■ Dataset excerpt ■
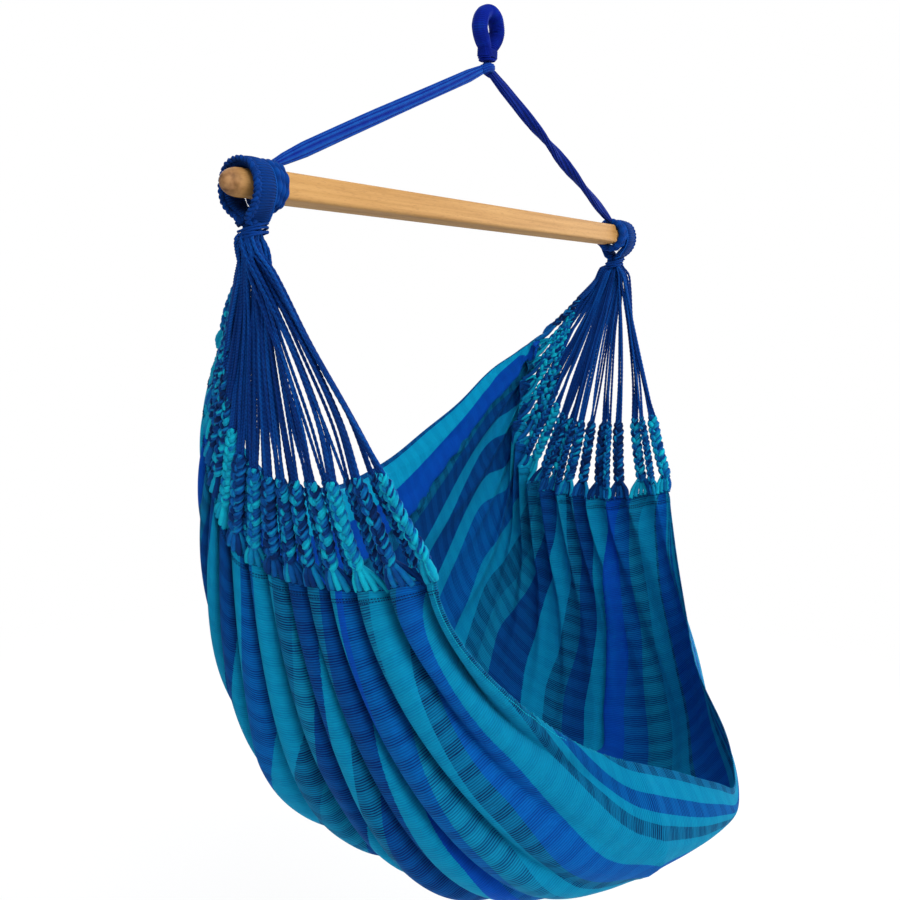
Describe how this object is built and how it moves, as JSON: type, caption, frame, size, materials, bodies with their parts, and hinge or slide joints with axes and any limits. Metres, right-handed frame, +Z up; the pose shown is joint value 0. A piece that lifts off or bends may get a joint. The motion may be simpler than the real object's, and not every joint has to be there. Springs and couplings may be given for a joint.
{
  "type": "hammock chair",
  "caption": "Hanging hammock chair with a striped cloth seat, braided cords, a wooden spreader bar and a hanging eye.",
  "frame": {"origin": "top inside the hanging eye, where the hook bears", "axes": "+X along the spreader bar, the sitter faces -Y, +Z up"},
  "size_m": [1.12, 0.7871, 1.3623],
  "materials": {
    "beech_wood": "satin",
    "cobalt_cord": "matte",
    "turquoise_cord": "matte",
    "seat_cloth": "matte"
  },
  "bodies": {
    "hanger": {"hanging_eye": "cobalt_cord", "hanging_eye_binding": "cobalt_cord"},
    "turning_collar": {"rope_collar": "cobalt_cord"},
    "swaying_knot": {"rope_knot": "cobalt_cord"},
    "rope_pair": {"suspension_loop_left": "cobalt_cord", "suspension_loop_right": "cobalt_cord", "suspension_rope_left": "cobalt_cord", "suspension_rope_right": "cobalt_cord"},
    "bar": {"spreader_bar": "beech_wood"},
    "seat": {"braid_left_01": "turquoise_cord", "braid_left_02": "turquoise_cord", "braid_left_03": "turquoise_cord", "braid_left_04": "turquoise_cord", "braid_left_05": "turquoise_cord", "braid_left_06": "turquoise_cord", "braid_left_07": "turquoise_cord", "braid_left_08": "turquoise_cord", "braid_left_09": "turquoise_cord", "braid_left_10": "turquoise_cord", "braid_left_11": "turquoise_cord", "braid_left_12": "turquoise_cord", "braid_left_13": "turquoise_cord", "braid_left_14": "turquoise_cord", "braid_left_15": "turquoise_cord", "braid_left_16": "turquoise_cord", "braid_right_01": "turquoise_cord", "braid_right_02": "turquoise_cord", "braid_right_03": "turquoise_cord", "braid_right_04": "turquoise_cord", "braid_right_05": "turquoise_cord", "braid_right_06": "turquoise_cord", "braid_right_07": "turquoise_cord", "braid_right_08": "turquoise_cord", "braid_right_09": "turquoise_cord", "braid_right_10": "turquoise_cord", "braid_right_11": "turquoise_cord", "braid_right_12": "turquoise_cord", "braid_right_13": "turquoise_cord", "braid_right_14": "turquoise_cord", "braid_right_15": "turquoise_cord", "braid_right_16": "turquoise_cord", "cord_binding_left": "cobalt_cord", "cord_binding_right": "cobalt_cord", "seat_cloth": "seat_cloth", "sling_cords_left": "cobalt_cord", "sling_cords_right": "cobalt_cord", "sling_eye_left": "cobalt_cord", "sling_eye_right": "cobalt_cord", "sling_eye_twine_left": "cobalt_cord", "sling_eye_twine_right": "cobalt_cord"}
  },
  "joints": [
    {"name": "chair_turn", "type": "hinge", "parent": "hanger", "child": "turning_collar", "pos_m": [0, 0, -0.0741], "axis": [0, 0, 1], "range_deg": [-180, 180]},
    {"name": "chair_sway", "type": "hinge", "parent": "turning_collar", "child": "swaying_knot", "pos_m": [0, 0, -0.0741], "axis": [0, 1, 0], "range_deg": [-15, 15]},
    {"name": "chair_swing", "type": "hinge", "parent": "swaying_knot", "child": "rope_pair", "pos_m": [0, 0, -0.0741], "axis": [1, 0, 0], "range_deg": [-35, 35]},
    {"name": "bar_roll", "type": "hinge", "parent": "rope_pair", "child": "bar", "pos_m": [0, 0, -0.306], "axis": [1, 0, 0], "range_deg": [-30, 30]},
    {"name": "seat_tilt", "type": "hinge", "parent": "bar", "child": "seat", "pos_m": [0, 0, -0.306], "axis": [1, 0, 0], "range_deg": [-25, 25]}
  ]
}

■ Problem description ■
Give the complete listing a second time, exactly as it reads.

■ Exercise answer ■
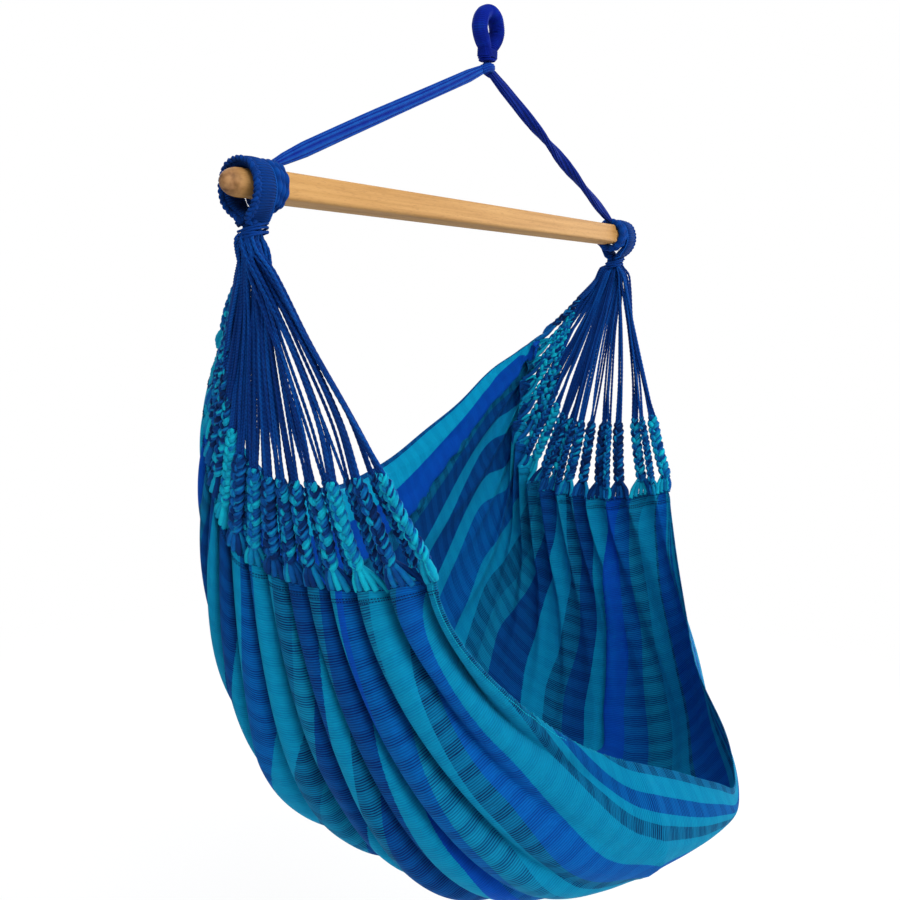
Describe how this object is built and how it moves, as JSON: type, caption, frame, size, materials, bodies with their parts, and hinge or slide joints with axes and any limits. Metres, right-handed frame, +Z up; the pose shown is joint value 0. A piece that lifts off or bends may get a joint. The motion may be simpler than the real object's, and not every joint has to be there. Springs and couplings may be given for a joint.
{
  "type": "hammock chair",
  "caption": "Hanging hammock chair with a striped cloth seat, braided cords, a wooden spreader bar and a hanging eye.",
  "frame": {"origin": "top inside the hanging eye, where the hook bears", "axes": "+X along the spreader bar, the sitter faces -Y, +Z up"},
  "size_m": [1.12, 0.7871, 1.3623],
  "materials": {
    "beech_wood": "satin",
    "cobalt_cord": "matte",
    "turquoise_cord": "matte",
    "seat_cloth": "matte"
  },
  "bodies": {
    "hanger": {"hanging_eye": "cobalt_cord", "hanging_eye_binding": "cobalt_cord"},
    "turning_collar": {"rope_collar": "cobalt_cord"},
    "swaying_knot": {"rope_knot": "cobalt_cord"},
    "rope_pair": {"suspension_loop_left": "cobalt_cord", "suspension_loop_right": "cobalt_cord", "suspension_rope_left": "cobalt_cord", "suspension_rope_right": "cobalt_cord"},
    "bar": {"spreader_bar": "beech_wood"},
    "seat": {"braid_left_01": "turquoise_cord", "braid_left_02": "turquoise_cord", "braid_left_03": "turquoise_cord", "braid_left_04": "turquoise_cord", "braid_left_05": "turquoise_cord", "braid_left_06": "turquoise_cord", "braid_left_07": "turquoise_cord", "braid_left_08": "turquoise_cord", "braid_left_09": "turquoise_cord", "braid_left_10": "turquoise_cord", "braid_left_11": "turquoise_cord", "braid_left_12": "turquoise_cord", "braid_left_13": "turquoise_cord", "braid_left_14": "turquoise_cord", "braid_left_15": "turquoise_cord", "braid_left_16": "turquoise_cord", "braid_right_01": "turquoise_cord", "braid_right_02": "turquoise_cord", "braid_right_03": "turquoise_cord", "braid_right_04": "turquoise_cord", "braid_right_05": "turquoise_cord", "braid_right_06": "turquoise_cord", "braid_right_07": "turquoise_cord", "braid_right_08": "turquoise_cord", "braid_right_09": "turquoise_cord", "braid_right_10": "turquoise_cord", "braid_right_11": "turquoise_cord", "braid_right_12": "turquoise_cord", "braid_right_13": "turquoise_cord", "braid_right_14": "turquoise_cord", "braid_right_15": "turquoise_cord", "braid_right_16": "turquoise_cord", "cord_binding_left": "cobalt_cord", "cord_binding_right": "cobalt_cord", "seat_cloth": "seat_cloth", "sling_cords_left": "cobalt_cord", "sling_cords_right": "cobalt_cord", "sling_eye_left": "cobalt_cord", "sling_eye_right": "cobalt_cord", "sling_eye_twine_left": "cobalt_cord", "sling_eye_twine_right": "cobalt_cord"}
  },
  "joints": [
    {"name": "chair_turn", "type": "hinge", "parent": "hanger", "child": "turning_collar", "pos_m": [0, 0, -0.0741], "axis": [0, 0, 1], "range_deg": [-180, 180]},
    {"name": "chair_sway", "type": "hinge", "parent": "turning_collar", "child": "swaying_knot", "pos_m": [0, 0, -0.0741], "axis": [0, 1, 0], "range_deg": [-15, 15]},
    {"name": "chair_swing", "type": "hinge", "parent": "swaying_knot", "child": "rope_pair", "pos_m": [0, 0, -0.0741], "axis": [1, 0, 0], "range_deg": [-35, 35]},
    {"name": "bar_roll", "type": "hinge", "parent": "rope_pair", "child": "bar", "pos_m": [0, 0, -0.306], "axis": [1, 0, 0], "range_deg": [-30, 30]},
    {"name": "seat_tilt", "type": "hinge", "parent": "bar", "child": "seat", "pos_m": [0, 0, -0.306], "axis": [1, 0, 0], "range_deg": [-25, 25]}
  ]
}